>> start MATERIAL
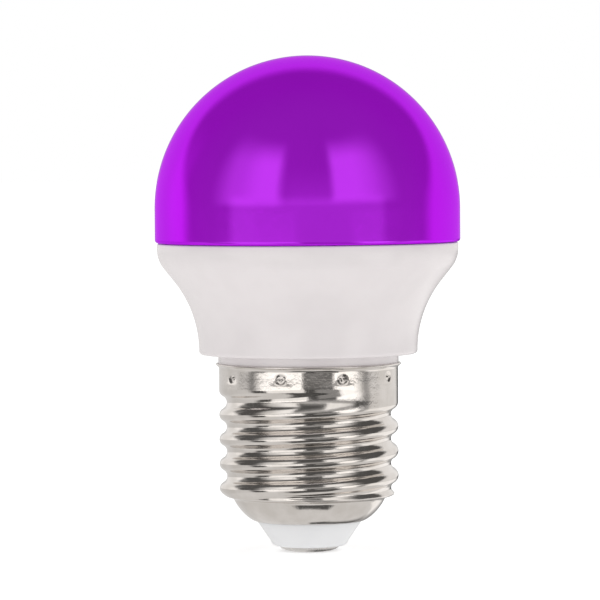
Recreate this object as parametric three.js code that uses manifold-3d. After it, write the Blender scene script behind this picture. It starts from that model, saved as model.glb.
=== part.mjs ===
// A smart light bulb: a 45 mm round bulb on a 27 mm screw cap, with its lamp engine inside.
// Millimetres, +Z up. The origin is the middle of the centre contact's face, on the bulb's axis, with the
// dome on top. Every round piece is a lathe about Z. The driver board stands upright in the neck, facing -Y.

import * as THREE from 'three';
import { mergeVertices } from 'three/addons/utils/BufferGeometryUtils.js';
import { ParametricGeometry } from 'three/addons/geometries/ParametricGeometry.js';
import Module from 'manifold-3d';

// ---------------------------------------------------------------- driving dimensions

const SIDES = 32; // of every large round piece
const SMALL_SIDES = 20; // of capacitors, screws and the like
const LEAD_SIDES = 8; // of wires

const DOME_R = 22.5;
const DOME_TOP = 73.0;
const DOME_WALL = 1.2;
const SEAM_Z = 45.5; // where the dome meets the housing

const HOUSING_TOP_R = 22.2;
const HOUSING_WAIST_R = 16.1;
const HOUSING_WALL = 1.3;
const SHOULDER_Z = 29.1; // underside of the housing
const FLARE_TURN = THREE.MathUtils.degToRad(38.5); // how far the flare leans out from upright
const FLARE_HOLLOW_R = 16.5; // the hollow curve above the waist
const FLARE_ROUND_R = 4.5; // the round curve below the seam

const CAP_CREST_R = 13.2;
const CAP_THREAD_DEPTH = 1.1;
const CAP_PITCH = 3.629;
const CAP_SHEET = 0.3;
const CAP_RIM_Z = 27.8;
const CAP_THREAD_LOW = 8.9;
const CAP_THREAD_HIGH = 25.2;
const RUN_OUT = { start: 0.5, end: 0.886 }; // in turns along the groove from +X: it grows shallower, then ends
const CAP_FLARE = 0.5; // how far the rim's lip stands out
const CREST_Z_AT_PLUS_X = 18.35; // height of one crest on the +X side
const CRIMP_COUNT = 9;
const CRIMP_Z = 25.9;
const CRIMP_R = 0.65;
const CRIMP_DEPTH = 0.9;
const CRIMP_FIRST = THREE.MathUtils.degToRad(-68); // angle of the first crimp from +X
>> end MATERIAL
▶ _DESCRIPTION OF THE TASK_
Write down again the exact lines running from the beginning of the data to the line containing "import Module from 'manifold-3d';", with both ends included.

▶ _THE RESPONSE_
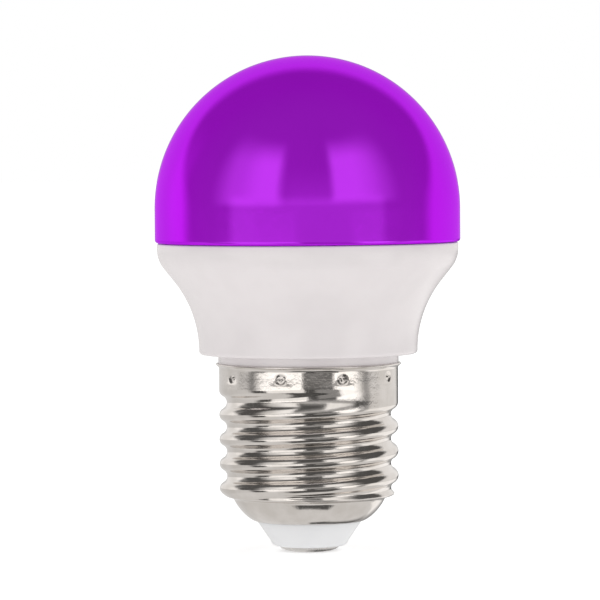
Recreate this object as parametric three.js code that uses manifold-3d. After it, write the Blender scene script behind this picture. It starts from that model, saved as model.glb.
=== part.mjs ===
// A smart light bulb: a 45 mm round bulb on a 27 mm screw cap, with its lamp engine inside.
// Millimetres, +Z up. The origin is the middle of the centre contact's face, on the bulb's axis, with the
// dome on top. Every round piece is a lathe about Z. The driver board stands upright in the neck, facing -Y.

import * as THREE from 'three';
import { mergeVertices } from 'three/addons/utils/BufferGeometryUtils.js';
import { ParametricGeometry } from 'three/addons/geometries/ParametricGeometry.js';
import Module from 'manifold-3d';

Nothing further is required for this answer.